Post-hoc evaluation of nodes influence in information cascades: The case of coordinated accounts
Summary
This paper develops a graph-theoretic, post-hoc framework for measuring how much influence a labeled subset of nodes — here, coordinated accounts — actually exerts within directed retweet cascades, and compares observed influence against optimal and resource-matched benchmarks. Treating cascades as directed trees with binary node labels, the authors define influence as the number of non-coordinated out-neighbors of coordinated nodes and provide algorithms for both unconstrained and budget-constrained optimal placement. Applied to ~49K retweet cascades from the 2019 UK general election, the framework shows that real coordinated accounts exert only a fraction of the influence achievable under optimal or greedy placement, and that their positions in cascades are statistically indistinguishable from random. The paper concludes that Coordinated Inauthentic Behaviour (CIB) is likely far less pivotal in information diffusion than prevailing narratives suggest.
Key Contributions
- A general post-hoc framework for quantifying the influence of a labeled node subset in directed trees, with CIB as the motivating but not exclusive application.
- An exact O(|V|) dynamic-programming algorithm (TreeMaxInfluence) for unconstrained influence maximization, plus a pruning procedure yielding the minimal optimal coordinated-set size.
- A greedy switch-based heuristic for the budget-constrained k-node placement problem.
- Empirical demonstration on 2019 UK election Twitter/X data that observed coordinated placements are far from optimal and effectively random.
- Phase-diagram and KL-divergence diagnostics for benchmarking observed coordinated-account configurations against optimal, greedy, and random baselines.
Methods
The authors formalize influence on directed trees with binary node labels and derive two algorithms: an unconstrained dynamic-programming optimum (post-order traversal, linear time) with a pruning step for minimum coordinated-set size, and a constrained greedy heuristic that iteratively applies a “switch” operator to improve influence under a fixed budget k. They validate scaling behavior on synthetic random directed trees of varying size and height, enumerate all labelings of a small 25-node tree to map the (m10, m11) phase space, and apply the framework to ~49K retweet cascades reconstructed from ~1.4M tweets about the 2019 UK general election (cascade reconstruction via De Nies et al.; coordination detection via the Nizzoli et al. pipeline). Empirical, greedy, and random-placement influence distributions are compared via KL divergence.
Findings
- On synthetic trees, optimal influence I* grows ~linearly with n (slope ≈0.6) while minimum optimal coordinated-set size k* scales at slope ≈0.28 (R² = 0.99).

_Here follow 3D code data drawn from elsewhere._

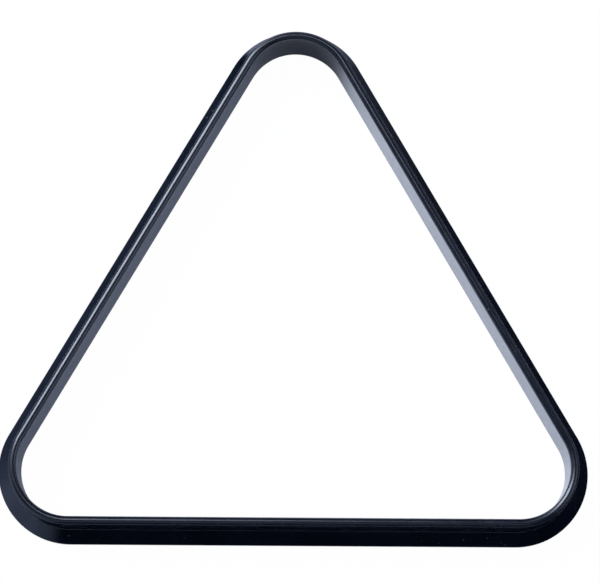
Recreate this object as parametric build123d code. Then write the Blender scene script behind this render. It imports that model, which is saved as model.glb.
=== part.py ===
"""Triangle rack for a set of fifteen pool balls.

The rack is one plastic moulding. A plain upright wall faces the balls. Its crest is rounded
towards them and bevelled down to a crisp shoulder on the outside, and a sloping foot spreads
from its base on the table. The foot is hollow and open underneath, with thin cross ribs that
tie its skin to the wall.

Frame: +Z up, the rack lies on the table at z = 0 and its apex points along +Y.
The origin is on the table, at the middle of the rack's overall width and depth.
"""
import os
from math import cos, radians, sqrt, tan

from build123d import *

# Driving dimensions, in millimetres and degrees.
ball_diameter = 57.15        # a standard pool ball
ball_rows = 5                # one ball at the apex, five along the front
ball_clearance = 0.7         # room between the outer balls and each wall

inner_corner_radius = 27.15  # of the upright wall, round each corner
rack_height = 30.5
base_width = 12.2            # across the foot, from the upright wall outwards
crest_width = 4.4            # across the wall at the shoulder
inner_edge_radius = 2.2      # along the crest, above the balls
bevel_slope = 38.0           # fall of the crest's bevel from the level
bevel_drop = 1.1             # from the top of the crest down to the shoulder
ridge_radius = 0.9           # between the top of the crest and its bevel
shoulder_radius = 0.3        # between the bevel and the outer wall
wall_draft = 1.0             # lean of the outer wall, so that it leaves the mould
cove_radius = 0.4            # between the outer wall and the foot
foot_slope = 52.0            # lean of the foot's top face off the vertical
foot_height = 1.2            # upright band round the outside of the foot
foot_edge_radius = 0.6       # above that band

wall_skin = 2.6              # wall between the balls and the hollow
foot_skin = 1.8              # foot between the hollow and its top face
hollow_tip_width = 2.0       # width left at the top of the hollow
hollow_tip_radius = 0.8      # rounds the top of the hollow
hollow_draft = 1.0           # lean of the hollow's inner side, so that it leaves the mould

rib_thickness = 1.6
rib_pitch = 40.0             # the ribs along a side are about this far apart
corner_rib_pitch = 24.0      # and about this far apart round a corner, along its outside
rib_recess = 0.8             # the ribs stop this far above the table

sides = 3
corner_turn = 360 / sides

# What follows from them.
ball_centres_apothem = (ball_rows - 1) * ball_diameter / (2 * sqrt(3))
wall_apothem = ball_centres_apothem + ball_diameter / 2 + ball_clearance
corner_apothem = wall_apothem - inner_corner_radius
side_length = corner_apothem * 2 * sqrt(3)
foot_radius = inner_corner_radius + base_width
crest_radius = inner_corner_radius + crest_width
shoulder_height = rack_height - bevel_drop


def outer_wall(height):
    """How far out the outer wall lies at a height."""
    return crest_radius + (shoulder_height - height) * tan(radians(wall_draft))


def foot_face(height, depth=0.0):
    """How far out the foot's top face lies at a height, or the face that lies depth inside it."""
    lean = radians(foot_slope)
    return foot_radius - (height - foot_height) * tan(lean) - depth / cos(lean)


def rounded(section, corners):
    """Fillet corners of a flat section, each given as its place and its radius."""
    for place, radius in corners:
        corner = section.vertices().sort_by_distance(place)[0]
        section = fillet(corner, radius)
    return section


def moulding_section():
    """Outside of the cross-section: x runs outwards from the corner centres, y is height."""
    inner_edge = (inner_corner_radius, rack_height)
    ridge = (crest_radius - bevel_drop / tan(radians(bevel_slope)), rack_height)
    shoulder = (crest_radius, shoulder_height)
    closing = tan(radians(foot_slope)) - tan(radians(wall_draft))
    ledge_height = (foot_face(0) - outer_wall(0)) / closing
    ledge = (outer_wall(ledge_height), ledge_height)
    foot_edge = (foot_radius, foot_height)
    section = make_face(
        Polyline(
            (inner_corner_radius, 0), inner_edge, ridge, shoulder,
            ledge, foot_edge, (foot_radius, 0), close=True,
        )
    )
    corners = [
        (inner_edge, inner_edge_radius),
        (ridge, ridge_radius),
        (shoulder, shoulder_radius),
        (ledge, cove_radius),
        (foot_edge, foot_edge_radius),
    ]
    return rounded(section, corners)


def hollow_section():
    """The open hollow in the foot: wall and foot keep their own skins, and its top is rounded."""
    inner_foot = inner_corner_radius + wall_skin
    outer_foot = foot_face(0, foot_skin)
    closing = tan(radians(foot_slope)) + tan(radians(hollow_draft))
    tip_height = (outer_foot - inner_foot - hollow_tip_width) / closing
    inner_tip = (inner_foot + tip_height * tan(radians(hollow_draft)), tip_height)
    outer_tip = (foot_face(tip_height, foot_skin), tip_height)
    section = make_face(
        Polyline((inner_foot, 0), inner_tip, outer_tip, (outer_foot, 0), close=True)
    )
    return rounded(section, [(inner_tip, hollow_tip_radius), (outer_tip, hollow_tip_radius)])


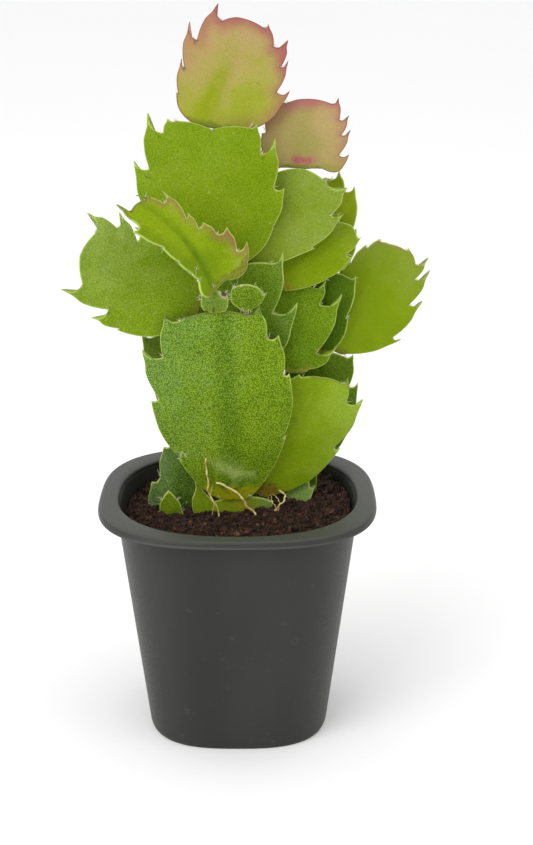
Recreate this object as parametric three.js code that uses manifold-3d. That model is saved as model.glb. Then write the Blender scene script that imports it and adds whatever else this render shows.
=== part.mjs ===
// A young Christmas cactus in a small rounded-square plastic pot.
//
// Units are millimetres and +Z is up. The origin is the centre of the pot's foot, on the
// surface that the pot stands on. -Y is the front, where the broad front segment faces.
//
// The plant is made of flat stem segments. Each one grows from the end of the one below it, so
// a segment is placed by the point where it starts and the point where it ends. Segments that
// are planted go down into plain holes in the soil.
import * as THREE from "three";
import { mergeVertices } from "three/addons/utils/BufferGeometryUtils.js";
import Module from "manifold-3d";

// ---- driving dimensions -----------------------------------------------------------------

const POT_HEIGHT = 57;
const RIM_HALF_WIDTH = 32.5;
const MOUTH_HALF_WIDTH = 28.2; // the edge of the opening, at the top of the rim
const WALL_TOP_HALF_WIDTH = 28.4; // outside of the wall, just under the rim
const FOOT_HALF_WIDTH = 21.5;
const WALL = 1.1;
const FLOOR_TOP = 1.6; // inside of the pot's floor
const RIM_THICKNESS = 1.8; // of the flat rim that stands out all round the top
const DRAIN_HOLE_RADIUS = 2.4;
const DRAIN_HOLE_OFFSET = 10; // of each drain hole from the middle, along X and along Y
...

- Tree height strongly suppresses achievable influence for fixed n, stabilizing only beyond heights ~20.
- Optimal and greedy labelings occupy rare, boundary regions of the (m10, m11) phase diagram — strategic placements are statistically unusual.
- In large empirical cascades, real coordinated accounts achieve ~10% of cascade size in influence versus the ~60% predicted by the optimum.
- Only ~1% of nodes in large cascades are coordinated, far below the ~30% threshold needed to approach optimal influence.
- D_KL(p_real || q_random) = 0.097 vs. D_KL(p_real || q_greedy) = 4.278: observed placements are close to random, far from greedy-optimal.
Connections
This work contributes a formal, algorithmic counterweight to the broad CIB literature that often presumes coordinated accounts meaningfully shape diffusion, aligning with skeptical empirical findings in Bak-Coleman2026-mk and the broader reassessments of platform manipulation impact in Allen2025-ot and Murtfeldt2025-wu. Its tree-based cascade modeling and detection pipeline relate methodologically to coordination-detection and cascade-analysis work such as Luceri2025-tr, Minici2024-tf, and Mannocci2025-ig, while its election-context empirical focus connects to Kulichkina2026-zk and Gerard2025-br. More broadly, the paper’s post-hoc, benchmark-against-optimum stance complements critical methodological reflections on CIB inference such as Freelon2024-sc and Graham2025-gp.